The Commission confirmed that it was examining the applications of more than ten candidates for the post and expects to submit a shortlist to the Parliament by September.

An initial meeting of Commission experts was held last week to assess the applications, a spokesman for the Commission said. The final shortlist is to consist of three or four candidates who will be approved by Frattini and Siim Kallas, the commissioner for administration and personnel. But Cavada has demanded that five or six candidates be interviewed by the civil liberties committee. "We don’t want to interview one or two or three candidates as it could be that the choice for candidate has already been decided and it’s not interesting for us if the decision is already taken," Cavada told European Voice.

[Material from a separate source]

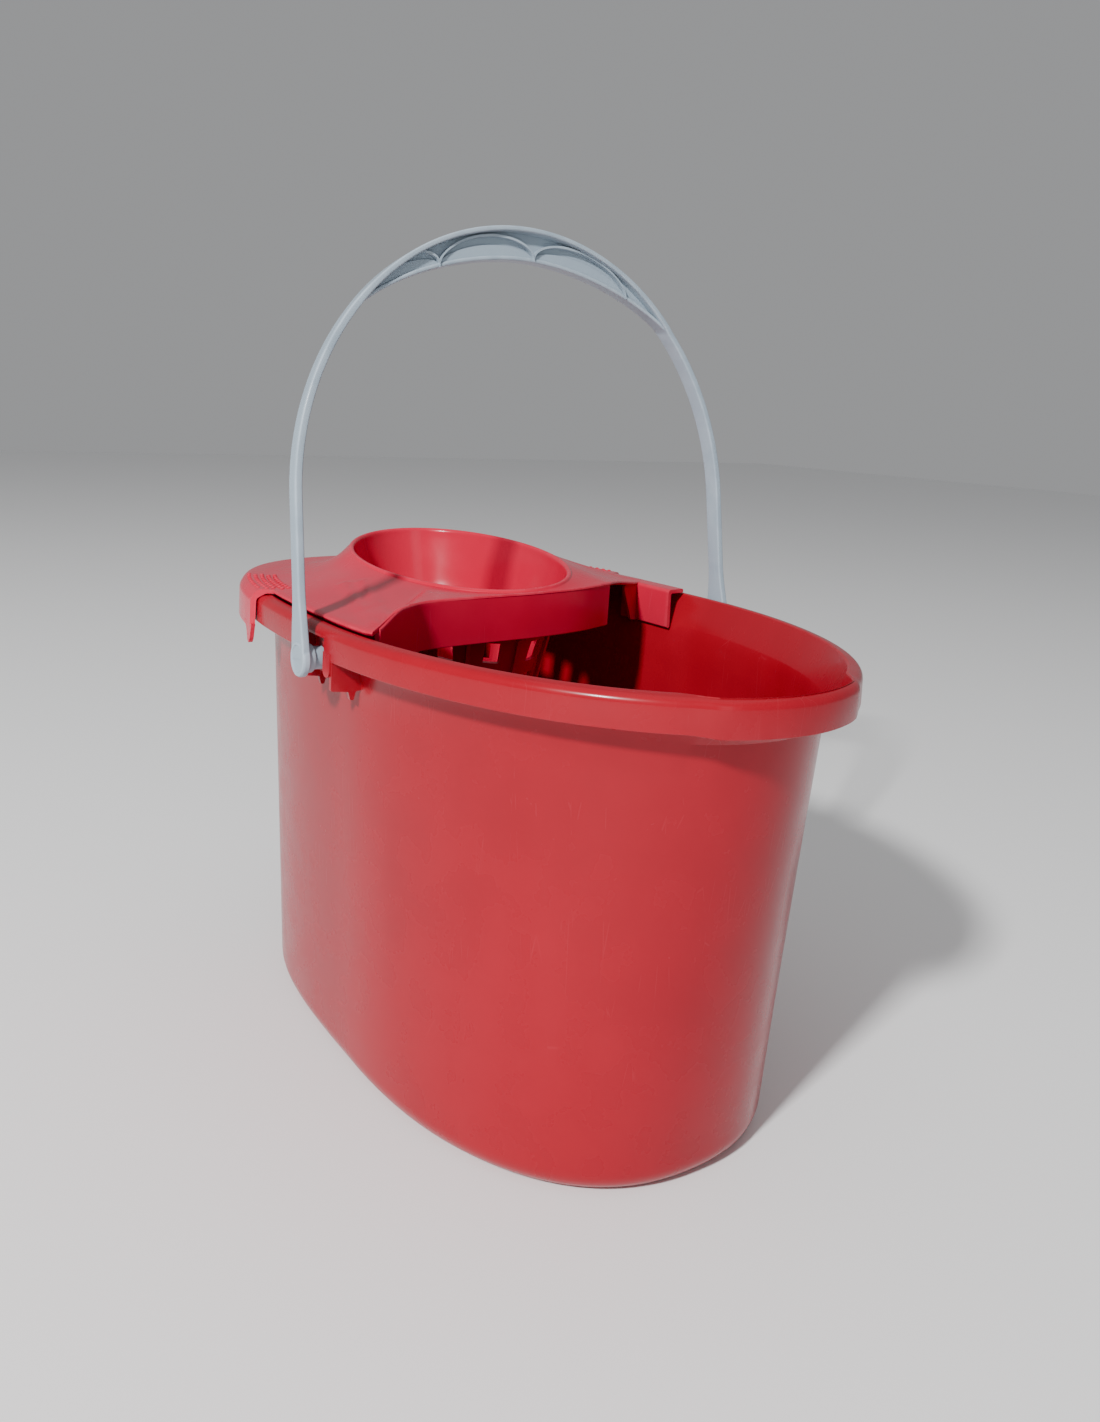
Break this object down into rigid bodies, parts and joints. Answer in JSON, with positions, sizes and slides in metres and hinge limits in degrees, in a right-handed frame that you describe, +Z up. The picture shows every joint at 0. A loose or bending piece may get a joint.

The Commission spokesman said that while Frattini had not yet drafted a reply to the letter, "I am sure we will be able to find a mutually agreeable approach".

The Parliament and the Council of Ministers will list the candidates in order of preference once they have interviewed them. The agency’s management board will then appoint the director based on their opinions.

Cavada said that there was a general problem with fundamental rights, given the concession given to the UK at the June EU summit to opt out of the Charter of Fundamental Rights in the revised treaty. He said that the civil liberties committee would be carrying out an examination of fundamental rights in the Union in 2004-07.

Human rights groups and MEPs were disappointed when the mandate of the Fundamental Rights Agency, set up in January this year and based in Vienna, was limited to scrutinising community law issues such as discrimination and racism rather than member states’ remit, including the conduct of police and security forces.

The European Parliament has complained to the European Commission about the length of time it is taking to select a director of the new Fundamental Rights Agency. The Parliament is also demanding a greater role in selecting a candidate for the post.